1. unloading the dishwasher
2. water the flowers
3. kill a cockroach in the hallway
4. and today's winner is....drum roll please....
boss: hillary the grout in the upstairs bathroom used to be white. it looks pretty dirty to me (i am thinking in my mind, yes my mind not my toe, ok so am i going to scrub...bleach...i can see myself on my hands and knees with one of those bleach things a 1/4 in wide going in between every single tile. and the tile is the kind that are about 1 inch by 1 inch....i hope i get a bonus). could you call the tile company and see if they have anything to clean the tile and seal it??
so i make the phone call. feeling utterly stupid about the grout. heidi is laughing at me the whole time. i tell you, patience is a virtue in this job! i am expecting a mocha soon (my boss is heidi's boss and according to the april 1, 2004 entry....i expect some bribery too! =)
i am still reading in hosea. it is such a rebuke. it really describes my relationship with God. when i was little i remember my mom and i going thru the books, major bible themes. we did it for sunday school. we wrote in red notebooks and would do it every sunday. when we got to israel i remember her drawing a circle with arrows...one spot was disobedience, the next was captivity, the next repentance, and restoration. mom showed me the pattern that the israelites would do over, and over again. i remember commenting that they were so stupid, and why couldn't they see that they were doing the same things repeatedly?

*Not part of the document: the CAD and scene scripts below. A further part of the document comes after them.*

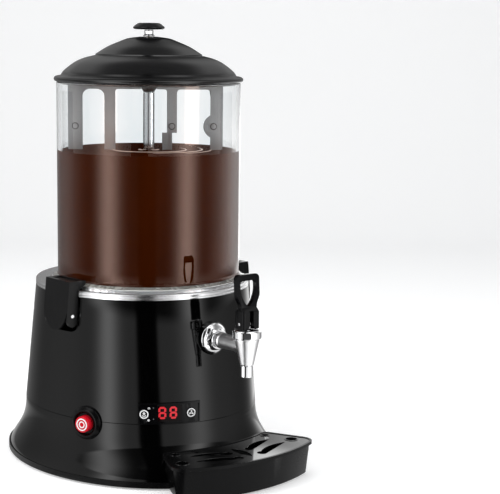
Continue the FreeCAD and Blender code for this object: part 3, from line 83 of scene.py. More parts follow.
def rounded(points, radius, steps=5):
    """Profile with its inner corners rounded: at each corner a quadratic curve runs from radius
    before it to radius after it, or to half the shorter side where that is less."""
    points = np.array(points, float)
    radii = np.broadcast_to(np.asarray(radius, float), (len(points),))
    out = [points[:1]]
    for before, corner, after, r in zip(points[:-2], points[1:-1], points[2:], radii[1:-1]):
        to_b, to_a = before - corner, after - corner
        lb, la = np.linalg.norm(to_b), np.linalg.norm(to_a)
        r = min(r, 0.49 * lb, 0.49 * la)
        start, end = corner + to_b / lb * r, corner + to_a / la * r
        t = np.linspace(0.0, 1.0, steps + 1)[:, None]
        out.append((1 - t) ** 2 * start + 2 * t * (1 - t) * corner + t ** 2 * end)
    out.append(points[-1:])
    return np.vstack(out)


def curve(points, steps=12):
    """Smooth line through points: Catmull-Rom spans, with the end points repeated."""
    points = np.array(points, float)
    padded = np.vstack([2 * points[:1] - points[1:2], points, 2 * points[-1:] - points[-2:-1]])
    t = np.linspace(0.0, 1.0, steps, endpoint=False)[:, None]
    spans = []
    for a, b, c, d in zip(padded, padded[1:], padded[2:], padded[3:]):
        spans.append(0.5 * (2 * b + (c - a) * t + (2 * a - 5 * b + 4 * c - d) * t ** 2
                            + (3 * b - a - 3 * c + d) * t ** 3))
    return np.vstack(spans + [points[-1:]])


def grid_faces(rows, cols, wrap_rows=False, wrap_cols=True):
    """Quads between neighbouring grid points, joined round where a direction wraps."""
    i = np.arange(rows if wrap_rows else rows - 1)[:, None]
    j = np.arange(cols if wrap_cols else cols - 1)[None, :]
    i2, j2 = (i + 1) % rows, (j + 1) % cols
    quads = np.stack([i * cols + j, i * cols + j2, i2 * cols + j2, i2 * cols + j], -1)
    return quads.reshape(-1, 4)


def new_object(name, data):
    """Object in the scene for a mesh, a lamp or a camera."""
    obj = bpy.data.objects.new(name, data)
    bpy.context.scene.collection.objects.link(obj)
    return obj


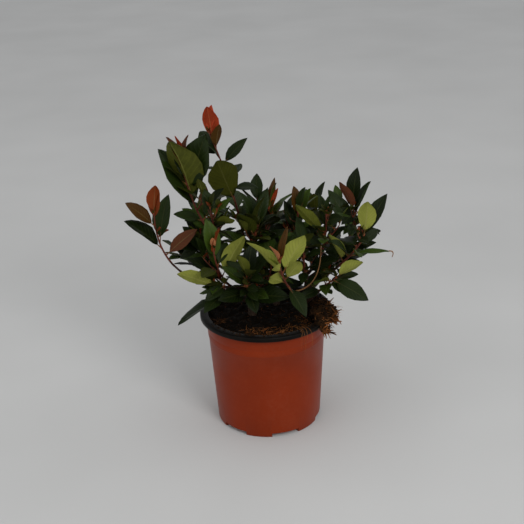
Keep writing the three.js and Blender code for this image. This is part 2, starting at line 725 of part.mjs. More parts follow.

well, now i am no longer a child and have put off childish thoughts (??? =)) and have realized that i am an israelite. i am gomer. how many times during the day do i turn to my other gods. the god of fellowship. the god of materialism. the god of business. and so many more than i can ever count. and then we get to verses like 14:4 that say "i will heal their apostasy; i will love them freely, for my anger has turned from them." a friend told me that the term ephraim is like a term of endearment that God uses for the children of israel. so that turns the whole tone of the book around for me. it is no longer a blast 'em, shoot-'em-up, knock-their-socks-off kind of anger. it is a father reprimanding his children. like my daddy. when i do wrong he actually does "do this because i love you." God my Father loves me to the point that he will love me in spite of my idolitry. in spite of my wandering heart. in spite of myself and who i am. he loves me because he sees himself in me.
and that is love. that is my love story. my God loves me so much that no matter how much i go running away to my different gods and idols and distractions, he is always there to reprimand me, go searching for me, and lovingly bring be back to where i should be. i am so thankful God doesn't treat me like i treat others. last night drew and i were driving back from the evangelistic services at school. he was doing the guy thing and either burping or doing that beat thing that guys love to do....you know what i am talking about? ok good. i told him to stop. i was tired and very ready to be home. he said he was sorry, then he started up about ten seconds later. i told him to stop again. he said he was sorry then started back up again. i told him, that he could stop or not ride with me again. he said he was sorry. then i said, "you know drew, sorry the first time meant something. the next couple of times didn't mean anything at all cause you kept doing the same thing. if you really are sorry, then mean it and stop completely and don't do it again." ouch. i pretty much slammed myself with those words. cause how many times do i do something, then say"oh Lord, i am so sorry!" then turn around the very next day, minute, week and do the same exact sin all over again?
and yet he loved me, loves me, will love me. and that i do not deserve.